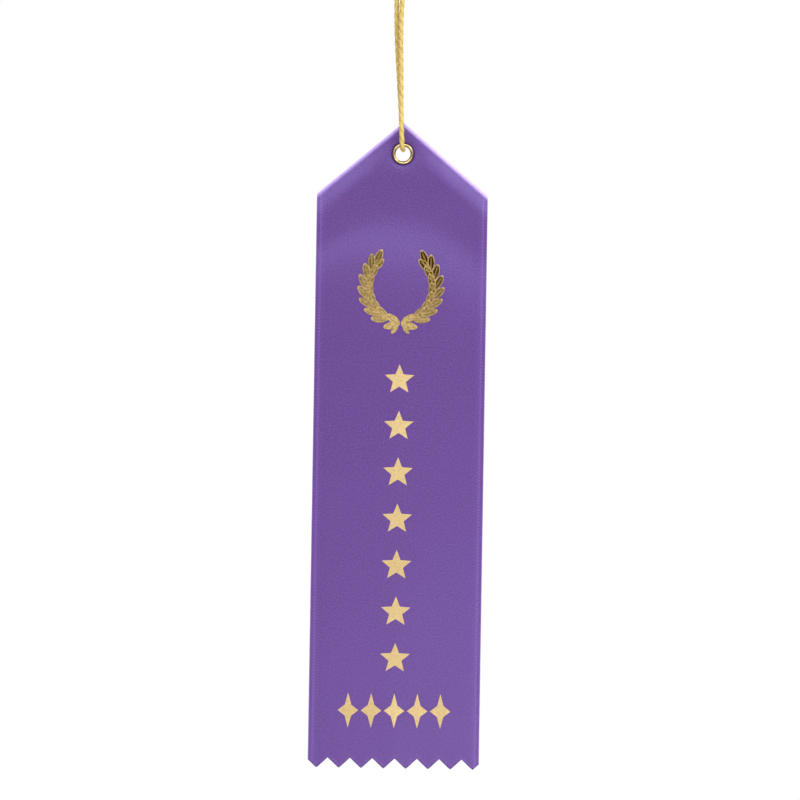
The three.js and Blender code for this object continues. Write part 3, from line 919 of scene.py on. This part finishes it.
def eyelet_profile():
    """Section of the eyelet as (radius, y) pairs, round from the dome of its front flange."""
    seat = -EYELET_LOW[1] - 0.5
    mouth = EYELET_BORE + EYELET_FLARE
    front_mid = (EYELET_RADIUS + mouth) / 2
    front_half = (EYELET_RADIUS - mouth) / 2
    back_mid = (EYELET_RADIUS + EYELET_BORE) / 2
    back_half = (EYELET_RADIUS - EYELET_BORE) / 2
    wall = EYELET_BARREL - EYELET_BORE
    dome = np.sin(np.linspace(-math.pi / 2, math.pi / 2, 30))
    rise = 0.45 * (1 - np.abs(dome) ** 2.3) ** 0.5
    profile = list(zip(front_mid + front_half * dome, 0.05 - seat - rise))
    profile += arc((EYELET_RADIUS - 0.09, 0.05 - seat), (0.09, 0.1), 10, 100, 5)
    profile += [(back_mid, 0.04 - seat), (EYELET_BARREL + 0.1, 0.06 - seat)]
    profile += [(EYELET_BARREL, 0.2 - seat), (EYELET_BARREL, 0), (EYELET_BARREL, seat - 0.25)]
    profile += arc((back_mid + 0.02, seat - 0.02), (back_half - wall, 0.2), 180, 0, 10)[1:]
    profile += arc((back_mid, seat), (back_half, 0.42), -10, 180, 20)[1:]
    for k in range(3, -4, -1):
        profile.append((EYELET_BORE + EYELET_FLARE * float(smoothstep(-k, 0, 4)), seat * k / 4))
    return profile, seat


def make_eyelet():
    """One-piece eyelet: domed front flange with a rolled rim, barrel, and a scalloped roll behind."""
    around = 120
    petals = 8
    notch_inward, notch_forward = 0.22, 0.1
    profile, seat = eyelet_profile()
    radius, y = np.array(profile).T[..., None]
    turn = 2 * np.pi * np.arange(around) / around
    behind = smoothstep(y, seat - 0.1, seat + 0.1) * smoothstep(radius, EYELET_BARREL, EYELET_RADIUS)
    notch = behind * np.abs(np.cos(petals * turn / 2)) ** 10
    reach = radius - notch_inward * notch
    points = np.dstack([reach * np.cos(turn), y - notch_forward * notch,
                        EYELET_Z + reach * np.sin(turn)])
    faces = grid_faces(len(profile), around, closed=True)
    # The last ring joins the first.
    last = (len(profile) - 1) * around
    for k in range(around):
        faces.append((last + k, last + (k + 1) % around, (k + 1) % around, k))
    eyelet = make_mesh("brass_eyelet", points.reshape(-1, 3), faces, brass_material())
    clean(eyelet, weld=0.001)
    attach(eyelet, "head")
    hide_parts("eyelet")


# ---- Foil print ----

FOIL_SUNK = 0.05
PLATE_HEIGHT = 0.035
STAR_WAIST = 0.44
POINTS_PER_SIDE = 4


def star_outline(point_count, width, height):
    """Outline of a star with several points along each side and sharp tips."""
    corners = []
    for i in range(2 * point_count):
        turn = math.pi / 2 + math.pi * i / point_count
        reach = 1 if i % 2 == 0 else STAR_WAIST
        corners.append((width * reach * math.cos(turn), height * reach * math.sin(turn)))
    corners = np.array(corners)
    following = np.roll(corners, -1, axis=0)
    share = np.arange(POINTS_PER_SIDE)[:, None] / POINTS_PER_SIDE
    return np.vstack([a + (b - a) * share for a, b in zip(corners, following)])


def stamped_star(name, centre, outline, material, tone):
    """Thin foil plate with a soft edge, pressed onto the satin's face."""
    rings = [(share, PLATE_HEIGHT) for share in (0.02, 0.3, 0.6, 0.84, 0.93)]
    rings += [(0.985, 0.033), (1.0, 0.02), (1.0, -FOIL_SUNK)]
    points, rim = [], []
    for share, height in rings:
        points.append(on_satin(*(np.array(centre) + outline * share).T, height))
        rim += [float(share > 0.9)] * len(outline)
    points.append(on_satin(*np.array([centre, centre]).T, np.array([PLATE_HEIGHT, -FOIL_SUNK])))
    rim += [0.0, 0.0]
    points = np.vstack(points)
    made = make_mesh(name, points, fan_tube_faces(len(rings), len(outline), 0), material,
                     points[:, [0, 2]], {"rim": rim, "tone": np.full(len(points), tone)})
    clean(made)
    return made


def make_print(material):
    """Column of stars and row of lozenges."""
    low, high = box_mm("star_1")
    star_radius = (high[2] - low[2]) / (1 + math.cos(math.pi / 5))
    star = star_outline(5, star_radius, star_radius)
    low, high = box_mm("lozenge_1")
    half_width, _, half_height = (high - low) / 2
    lozenge = star_outline(4, half_width, half_height)
    rng = np.random.default_rng(5)
    prints = ("star", 7, star, star_radius), ("lozenge", 5, lozenge, half_height)
    for kind, count, outline, reach in prints:
        for number in range(1, count + 1):
            node = f"{kind}_{number}"
            low, high = box_mm(node)
            centre = ((low[0] + high[0]) / 2, high[2] - reach)
            piece = stamped_star(f"foil_{node}", centre, outline, material, rng.uniform(0.5, 0.9))
            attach(piece, "tail")
            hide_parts(node)


# Laurel branch, in the wreath's own x and z; its stem is a cubic Bezier curve, and a size is the
# length and width of a leaf.
STEM = [(0.35, -9.6), (8.6, -7.6), (12.6, 0.6), (7.8, 7.8)]
STEM_WIDTH = 0.6
STEM_HEIGHT = 0.05
LEAF_PAIRS = 8
LEAF_SIZE = (5.1, 2.3)
OUTER_SPLAY = math.radians(26)
INNER_SPLAY = math.radians(20)
TIP_SPLAY = math.radians(10)
STUB_FOOT = (0.75, -9.8)
STUB_SIZE = (3.3, 1.5)
STUB_HEADING = math.radians(-56)
STUB_LIFT = 0.02
WREATH_DEPTH = 50.4
LEAF_STEPS = 22
LEAF_ACROSS = 17
LEAF_LIFT = 0.07
INNER_LIFT = 0.012
# The lowest pair sits beside the stem's foot, and the others a little up from their even share.
FOOT_SHIFT = 0.2
PAIR_SHIFT = 0.3


def leaf_surface(length, width, lift, tilt):
    """Blunt leaf along +x with a raised rim and a midrib: x, across, height and rim of each point."""
    a, b = np.meshgrid(np.linspace(0, 1, LEAF_STEPS), np.linspace(-1, 1, LEAF_ACROSS), indexing="ij")
    half = np.maximum(np.sin(np.pi * a) ** 0.55 * width / 2, 0.02)
    side = b * half
    inward = np.minimum((1 - np.abs(b)) * half, (1 - a) * length * 0.5)
    rim = 1 - smoothstep(inward, 0.2, 0.34)
    rib = bell(side, 0, 0.16) * smoothstep(a, 0.02, 0.12) * (1 - smoothstep(a, 0.7, 0.95))
    veins = 0.5 + 0.5 * np.cos(2 * np.pi * (a * 6 - np.abs(b) * 1.1))
    body = 0.05 - 0.03 * smoothstep(np.abs(b), 0.1, 0.6) + 0.01 * veins
    height = lift + body * (1 - rim) + 0.085 * rim + 0.025 * rib + tilt * side
    fall = smoothstep(np.abs(b), 0.9, 1.0)
    height = height * (1 - fall) - 0.5 * FOIL_SUNK * fall
    return a * length, side, height, np.maximum(rim, 0.6 * rib)


def add_stem(table, faces, centre_z, tone, side):
    """Adds the branch's stem as a thin closed band along its curve."""
    steps = 40
    shoulder = STEM_HEIGHT * 0.6
    section = [(-1, -FOIL_SUNK), (-1, shoulder), (0, STEM_HEIGHT), (1, shoulder), (1, -FOIL_SUNK)]
    faces += tube_faces(steps + 1, len(section), 0)
    rows = []
    for i in range(steps + 1):
        place, heading = stem_at(i / steps)
        half = STEM_WIDTH / 2 * (1 - 0.5 * i / steps)
        for across, up in section:
            x = side * (place[0] - across * half * math.sin(heading))
            z = centre_z + place[1] + across * half * math.cos(heading)
            rows.append([*on_satin(x, z, up), 0.4, tone])
    table.append(np.array(rows))


def add_leaf(table, faces, place, heading, size, lift, tilt, tone, side):
    """Adds one closed leaf to the rows of the branch's table and to its faces."""
    x, across, height, rim = leaf_surface(*size, lift, tilt)
    cos, sin = math.cos(heading), math.sin(heading)
    px = side * (place[0] + x * cos - across * sin)
    pz = place[1] + x * sin + across * cos
    first = sum(len(part) for part in table)
    painted_reflection_tones = np.full(rim.shape, tone)
    for up, edge in ((height, rim), (-FOIL_SUNK, 0 * rim)):
        table.append(np.dstack([on_satin(px, pz, up), edge, painted_reflection_tones]).reshape(-1, 5))
    front = grid_faces(LEAF_STEPS, LEAF_ACROSS, first)
    faces += front
    faces += [tuple(v + rim.size for v in f[::-1]) for f in front]
    # Round the leaf: its foot, one side, its tip and back down the other side.
    grid = first + np.arange(rim.size).reshape(rim.shape)
    border = [*grid[0], *grid[1:, -1], *grid[-1, -2::-1], *grid[-2:0:-1, 0]]
    for a, b in zip(border, border[1:] + border[:1]):
        faces.append((b, a, a + rim.size, b + rim.size))


def stem_at(share):
    """Place and heading on the branch's stem at a share of its length."""
    t = np.linspace(0, 1, 201)[:, None]
    a, b, c, d = np.array(STEM)
    line = (1 - t) ** 3 * a + 3 * (1 - t) ** 2 * t * b + 3 * (1 - t) * t**2 * c + t**3 * d
    along = lengths_along(line)
    here = np.array([np.interp(share * along[-1], along, line[:, k]) for k in (0, 1)])
    slope = np.array([np.interp(share * along[-1], along, np.gradient(line[:, k])) for k in (0, 1)])
    return here, math.atan2(slope[1], slope[0])


def wreath_branch(name, node, side, material, painted_reflection_tones, seed):
    """Laurel branch: overlapping leaf pairs along a stem, a leaf at its tip and a cut stub below.

    The tones are the foil's painted brightness at the foot and at the tip of the branch: a painted
    reflection, darker towards the tip and darker on the right branch.
    """
    rng = np.random.default_rng(seed)
    centre_z = APEX_Z - WREATH_DEPTH
    # The table's rows are place, rim and tone of every point.
    table, faces = [], []

    def leaf(place, heading, size, lift, share):
        # Painted reflection: brightness runs from foot to tip along the branch, with a random tone for
        # each leaf.
        tone = painted_reflection_tones[0] + (painted_reflection_tones[1] - painted_reflection_tones[0]) * share**0.7 + rng.uniform(-0.08, 0.08)
        add_leaf(table, faces, (place[0], centre_z + place[1]), heading, size, lift,
                 rng.uniform(-0.02, 0.02), tone, side)

    add_stem(table, faces, centre_z, sum(painted_reflection_tones) / 2, side)
    tip, heading = stem_at(1)
    leaf(tip, heading - TIP_SPLAY, LEAF_SIZE, 0.0, 1)
    for i in reversed(range(LEAF_PAIRS)):
        share = (i + PAIR_SHIFT * min(i, 1)) / LEAF_PAIRS
        place, heading = stem_at(share)
        if i == 0:
            place = place - np.array([FOOT_SHIFT, 0])
        lift = LEAF_LIFT * (1 - i / LEAF_PAIRS)
        leaf(place, heading - OUTER_SPLAY, LEAF_SIZE, lift, share)
        leaf(place, heading + INNER_SPLAY, LEAF_SIZE, lift + INNER_LIFT, share)
    leaf(STUB_FOOT, STUB_HEADING, STUB_SIZE, STUB_LIFT, 0)
    table = np.vstack(table)
    made = make_mesh(name, table[:, :3], faces, material, table[:, [0, 2]],
                     {"rim": table[:, 3], "tone": table[:, 4]})
    clean(made)
    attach(made, "head")
    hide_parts(node)


# ---- Studio ----

FLOOR_Z = -0.34
FLOOR_RADIUS = 0.62
LIGHT_AIM = Vector((0, 0, -0.15))
# Name, place and width in metres, and power in watts of each round light.
LIGHTS = [
    ("key", (1.0, -1.1, 0.8), 0.2, 28),
    ("sheen", (0.02, -1.7, 0.42), 0.2, 17),
    ("fill", (-1.1, -1.6, -0.2), 1.2, 0.5),
    ("foot", (0.1, -0.75, -0.3), 0.2, 1.4),
    ("upper_right", (0.95, 0.1, 0.95), 0.8, 16),
    ("upper_left", (-0.95, 0.1, 0.95), 0.8, 16),
    ("front_left", (-0.8, -0.95, 0.9), 0.5, 6),
    ("back", (0.6, 1.5, 0.5), 1.0, 4),
]


def make_floor():
    """Plain white disc well below the ribbon."""
    bm = bmesh.new()
    bmesh.ops.create_circle(bm, cap_ends=True, radius=FLOOR_RADIUS, segments=96)
    mesh = bpy.data.meshes.new("floor")
    bm.to_mesh(mesh)
    bm.free()
    floor = bpy.data.objects.new("floor", mesh)
    floor.location.z = FLOOR_Z
    bpy.context.scene.collection.objects.link(floor)
    look = Finish("floor", Roughness=0.9, Base_Color=(0.9, 0.9, 0.9, 1),
                  Emission_Color=(1, 1, 1, 1), Emission_Strength=0.25)
    mesh.materials.append(look.material)


def make_lights():
    for name, place, size, power in LIGHTS:
        data = bpy.data.lights.new(name, "AREA")
        data.shape = "DISK"
        data.size = size
        data.energy = power
        light = bpy.data.objects.new(name, data)
        light.location = place
        light.rotation_euler = (LIGHT_AIM - Vector(place)).to_track_quat("-Z", "Y").to_euler()
        light.visible_camera = False
        bpy.context.scene.collection.objects.link(light)


def make_world():
    """White surround for the camera; what lights the ribbon is grey, and dimmest overhead."""
    world = bpy.data.worlds.new("studio")
    world.use_nodes = True
    bpy.context.scene.world = world
    shown = world.node_tree.nodes["Background"]
    shown.inputs["Color"].default_value = (1, 1, 1, 1)
    nodes = Nodes(world.node_tree)
    upward = nodes.node("SeparateXYZ", nodes.node("TexCoord").outputs["Generated"]).outputs["Z"]
    lift = nodes.node("MapRange", sockets={"Value": upward, "From Min": -1})
    ramp = nodes.node("ValToRGB", lift.outputs["Result"])
    stops = ramp.color_ramp.elements
    stops[0].color = (0.28, 0.28, 0.3, 1)
    stops[1].color = (0.2, 0.2, 0.22, 1)
    stops.new(0.5).color = (0.3, 0.3, 0.32, 1)
    lit = nodes.node("Background", ramp.outputs["Color"])
    seen = nodes.node("LightPath").outputs["Is Camera Ray"]
    both = nodes.node("MixShader", seen, lit.outputs[0], shown.outputs[0])
    nodes.feed(world.node_tree.nodes["World Output"].inputs["Surface"], both.outputs[0])


# ---- Assembly ----

make_camera()
make_cord()
make_satin(satin_material())
make_card()
make_eyelet()
make_print(foil_material("foil_pale", srgb(185, 165, 124), srgb(148, 127, 84), srgb(170, 148, 104),
                         0.52, 0.66, 0.6))
wreath_foil = foil_material("foil_bright", srgb(169, 147, 100), srgb(40, 25, 1), srgb(149, 126, 78),
                            0.38, 0.58, 0.55)
# The wreath's tones at foot and tip are painted reflection: both branches darken towards the tip, the
# right one more.
wreath_branch("foil_wreath_right", "wreath_right", 1, wreath_foil, (0.85, -0.1), 21)
wreath_branch("foil_wreath_left", "wreath_left", -1, wreath_foil, (1.0, 0.25), 34)
make_world()
make_floor()
make_lights()
bpy.context.scene.view_settings.view_transform = "Standard"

──────────────────────────────

To be done » Copy exactly the lines that run from the first line of the data to the line containing "return profile, seat", please, with both ends included and nothing else.

The completed task »
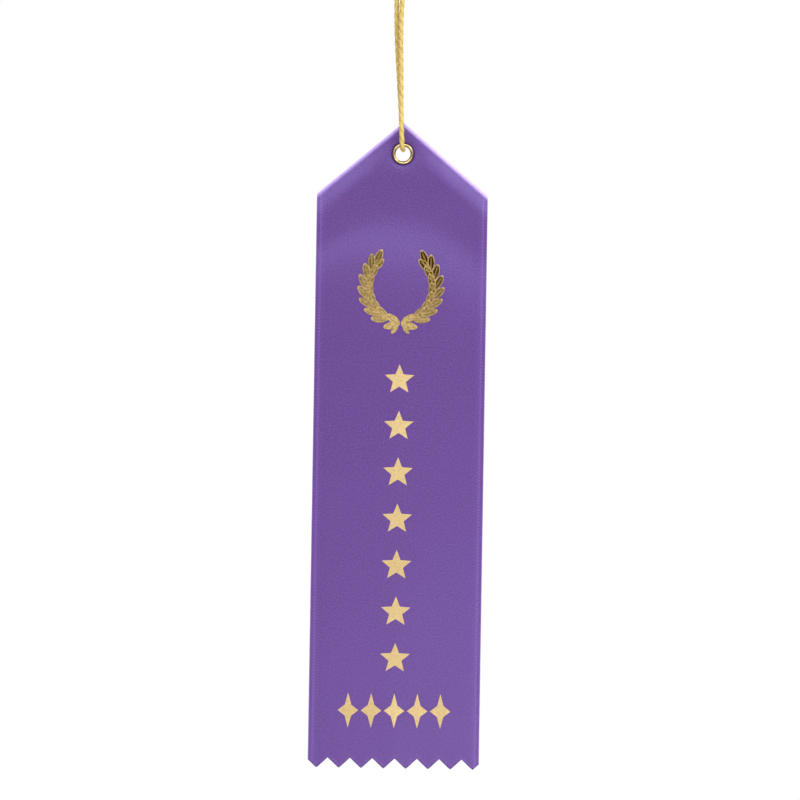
The three.js and Blender code for this object continues. Write part 3, from line 919 of scene.py on. This part finishes it.
def eyelet_profile():
    """Section of the eyelet as (radius, y) pairs, round from the dome of its front flange."""
    seat = -EYELET_LOW[1] - 0.5
    mouth = EYELET_BORE + EYELET_FLARE
    front_mid = (EYELET_RADIUS + mouth) / 2
    front_half = (EYELET_RADIUS - mouth) / 2
    back_mid = (EYELET_RADIUS + EYELET_BORE) / 2
    back_half = (EYELET_RADIUS - EYELET_BORE) / 2
    wall = EYELET_BARREL - EYELET_BORE
    dome = np.sin(np.linspace(-math.pi / 2, math.pi / 2, 30))
    rise = 0.45 * (1 - np.abs(dome) ** 2.3) ** 0.5
    profile = list(zip(front_mid + front_half * dome, 0.05 - seat - rise))
    profile += arc((EYELET_RADIUS - 0.09, 0.05 - seat), (0.09, 0.1), 10, 100, 5)
    profile += [(back_mid, 0.04 - seat), (EYELET_BARREL + 0.1, 0.06 - seat)]
    profile += [(EYELET_BARREL, 0.2 - seat), (EYELET_BARREL, 0), (EYELET_BARREL, seat - 0.25)]
    profile += arc((back_mid + 0.02, seat - 0.02), (back_half - wall, 0.2), 180, 0, 10)[1:]
    profile += arc((back_mid, seat), (back_half, 0.42), -10, 180, 20)[1:]
    for k in range(3, -4, -1):
        profile.append((EYELET_BORE + EYELET_FLARE * float(smoothstep(-k, 0, 4)), seat * k / 4))
    return profile, seat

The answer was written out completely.